Les archives de cette école sont mises en dialogue avec les œuvres du projet « Intégrations », réalisés par des artistes marocains de la génération postindépendance et projetées sous la forme de diapositives, rassemblées par la chercheuse Maud Houssais en collaboration avec l’artiste photographe Jawad Elajnad, également monteur vidéo et scénographe. Les collaborations entre les architectes Abdeslam Faraoui et Patrice de Mazières et les artistes marocains ont durées quinze ans, les œuvres sont intégrées dans des infrastructures dont la reconfiguration des bâtiments avait permis l’aménagement des espaces pour l’art. Ainsi, de nombreuses œuvres ont été créées in situ dans différents espaces bâtis (hôtels, banques, préfectures, universités, etc.) opérant une synthèse des arts qui contribue à repenser le corps social par la pratique artistique. Une projection de diapositives de 7 minutes 51 secondes montre l’ensemble des œuvres plastiques qui se trouvent dans des bâtiments publiques et privés : les tapisseries de Claudio Bravo à l’Hôtel de Taliouine (1971-72), la fresque de Mohamed Chabâa à l’Hôtel du Dadès, Boumalne (1970-71), les panneaux muraux en bois et en céramique réalisés par Mohamed Chabâa et Mohamed Melehi dans les hôtels Les Roses du Dadès et Les Gorges du Dadès, tous deux situés dans la vallée du Dadès à Souss dans le sud du Maroc13.

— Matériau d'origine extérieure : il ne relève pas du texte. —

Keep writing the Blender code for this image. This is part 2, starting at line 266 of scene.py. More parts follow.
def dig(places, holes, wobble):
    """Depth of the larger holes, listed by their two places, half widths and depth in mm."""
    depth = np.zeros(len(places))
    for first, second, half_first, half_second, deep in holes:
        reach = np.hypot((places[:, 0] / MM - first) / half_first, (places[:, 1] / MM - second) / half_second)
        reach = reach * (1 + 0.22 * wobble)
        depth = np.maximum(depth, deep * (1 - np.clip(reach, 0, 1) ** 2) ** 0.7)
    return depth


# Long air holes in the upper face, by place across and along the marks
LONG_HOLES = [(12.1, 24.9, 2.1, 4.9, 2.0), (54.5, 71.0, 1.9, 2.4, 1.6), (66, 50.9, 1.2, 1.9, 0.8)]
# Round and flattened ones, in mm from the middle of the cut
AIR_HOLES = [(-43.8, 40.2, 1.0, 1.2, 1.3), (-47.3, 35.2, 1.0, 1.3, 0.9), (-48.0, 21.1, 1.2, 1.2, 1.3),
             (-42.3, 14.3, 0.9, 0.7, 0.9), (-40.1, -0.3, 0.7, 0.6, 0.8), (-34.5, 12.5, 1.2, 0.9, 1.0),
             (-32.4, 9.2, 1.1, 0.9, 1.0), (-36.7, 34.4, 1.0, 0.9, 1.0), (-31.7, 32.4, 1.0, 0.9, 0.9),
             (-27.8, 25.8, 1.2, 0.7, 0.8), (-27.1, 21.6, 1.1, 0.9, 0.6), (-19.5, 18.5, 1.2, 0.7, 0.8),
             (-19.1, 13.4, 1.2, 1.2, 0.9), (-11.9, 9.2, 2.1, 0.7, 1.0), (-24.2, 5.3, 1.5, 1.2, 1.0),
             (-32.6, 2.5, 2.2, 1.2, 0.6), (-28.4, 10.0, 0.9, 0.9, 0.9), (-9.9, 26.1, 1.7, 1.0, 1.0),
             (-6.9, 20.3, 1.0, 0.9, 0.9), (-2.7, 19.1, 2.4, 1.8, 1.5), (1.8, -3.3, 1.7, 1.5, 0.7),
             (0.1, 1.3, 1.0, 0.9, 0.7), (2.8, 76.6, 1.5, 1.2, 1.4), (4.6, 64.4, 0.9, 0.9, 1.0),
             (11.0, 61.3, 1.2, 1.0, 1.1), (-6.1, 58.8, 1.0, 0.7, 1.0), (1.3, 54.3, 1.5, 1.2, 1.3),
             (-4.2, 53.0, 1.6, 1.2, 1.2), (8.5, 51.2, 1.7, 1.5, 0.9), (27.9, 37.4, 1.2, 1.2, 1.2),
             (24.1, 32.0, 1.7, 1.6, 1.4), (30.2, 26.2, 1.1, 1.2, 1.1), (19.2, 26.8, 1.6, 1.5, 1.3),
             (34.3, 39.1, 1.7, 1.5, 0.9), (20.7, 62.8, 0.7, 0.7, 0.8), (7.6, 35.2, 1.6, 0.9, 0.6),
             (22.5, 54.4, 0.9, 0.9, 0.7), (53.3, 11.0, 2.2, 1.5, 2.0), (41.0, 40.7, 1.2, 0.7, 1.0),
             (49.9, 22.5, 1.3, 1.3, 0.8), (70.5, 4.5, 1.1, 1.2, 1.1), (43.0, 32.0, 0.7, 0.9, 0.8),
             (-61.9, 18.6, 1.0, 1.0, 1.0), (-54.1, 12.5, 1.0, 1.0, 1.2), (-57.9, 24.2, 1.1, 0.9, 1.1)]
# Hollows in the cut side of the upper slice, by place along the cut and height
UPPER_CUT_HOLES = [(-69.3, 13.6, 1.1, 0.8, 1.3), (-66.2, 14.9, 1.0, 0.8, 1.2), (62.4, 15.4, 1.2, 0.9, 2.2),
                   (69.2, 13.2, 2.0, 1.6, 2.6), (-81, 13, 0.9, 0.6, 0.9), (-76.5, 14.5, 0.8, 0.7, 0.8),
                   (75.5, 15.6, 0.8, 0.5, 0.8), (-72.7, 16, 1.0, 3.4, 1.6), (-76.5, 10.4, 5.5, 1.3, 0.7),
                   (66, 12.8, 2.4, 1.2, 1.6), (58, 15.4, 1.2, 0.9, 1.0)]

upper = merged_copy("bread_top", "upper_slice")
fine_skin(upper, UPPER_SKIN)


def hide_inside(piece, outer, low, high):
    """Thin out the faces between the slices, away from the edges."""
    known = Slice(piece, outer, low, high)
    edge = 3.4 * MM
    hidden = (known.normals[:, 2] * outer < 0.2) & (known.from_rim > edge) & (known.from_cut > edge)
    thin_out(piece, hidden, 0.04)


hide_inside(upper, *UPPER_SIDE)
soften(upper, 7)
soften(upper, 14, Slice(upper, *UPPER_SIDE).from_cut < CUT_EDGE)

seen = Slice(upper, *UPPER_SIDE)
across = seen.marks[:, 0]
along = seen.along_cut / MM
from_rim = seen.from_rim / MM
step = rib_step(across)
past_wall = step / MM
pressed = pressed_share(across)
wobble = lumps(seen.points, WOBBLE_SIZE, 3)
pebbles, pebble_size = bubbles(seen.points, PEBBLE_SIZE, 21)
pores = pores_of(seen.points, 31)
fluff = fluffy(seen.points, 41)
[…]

Pour finir, la section marocaine offre au spectateur quelques exemples d’œuvres picturales des artistes Mohamed Melehi et Farid Belkahia. On y trouve également une œuvre d’Ahmed Cherkaoui (1934-67)14, considéré comme l’un des précurseurs de la peinture moderne au Maroc15 ; ses recherches sur la calligraphie arabe, la céramique, l’orfèvrerie, les tatouages et le signe berbère ont ouvert le champ pour une génération d’artistes marocains de l’exploration d’une synthèse entre les traditions artistiques populaires marocaines et la modernité artistique européenne.
Les modernités artistiques au Maroc : quelles méthodes ?
En coopération avec le Goethe-Institut au Maroc et le Cube – independent art room au Maroc, le projet marocain intégré au volet « Learning From » est le premier évènement qui marque le lancement de ce programme. L’origine de ce projet remonte au 23 mars 2018 : à partir de Tapis de Paul Klee, témoignant de l’intérêt accordé par le Bauhaus aux formes artisanales de l’Afrique de Nord, l’atelier de recherche a consacré une table ronde aux modèles d’appropriation et d’application des théories du Bauhaus au Maroc. L’un des objectifs premiers était de proposer des outils méthodologiques et théoriques pour aborder l’histoire de l’art marocain. Cette exposition questionnait les modalités d’écriture d’une modernité artistique qui prendrait en compte une cartographie changeante et mouvante, qui comprendrait des récits alternatifs, aux côtés de ceux qui sont produits par les institutions muséales occidentales16. En outre, l’atelier New Methodologies17 visait à proposer d’autres paradigmes pour penser l’histoire de l’art des pays anciennement colonisés, à partir des discours locaux, souvent éclipsés et marginalisés par le discours occidental sur l’art. À cette occasion, l’artiste Kader Attia avait présenté son nouveau projet sur les bijoux berbères mené sur place à Rabat, que l’artiste avait intégré à une série intitulée « Signs of Reappropriation as Repair ».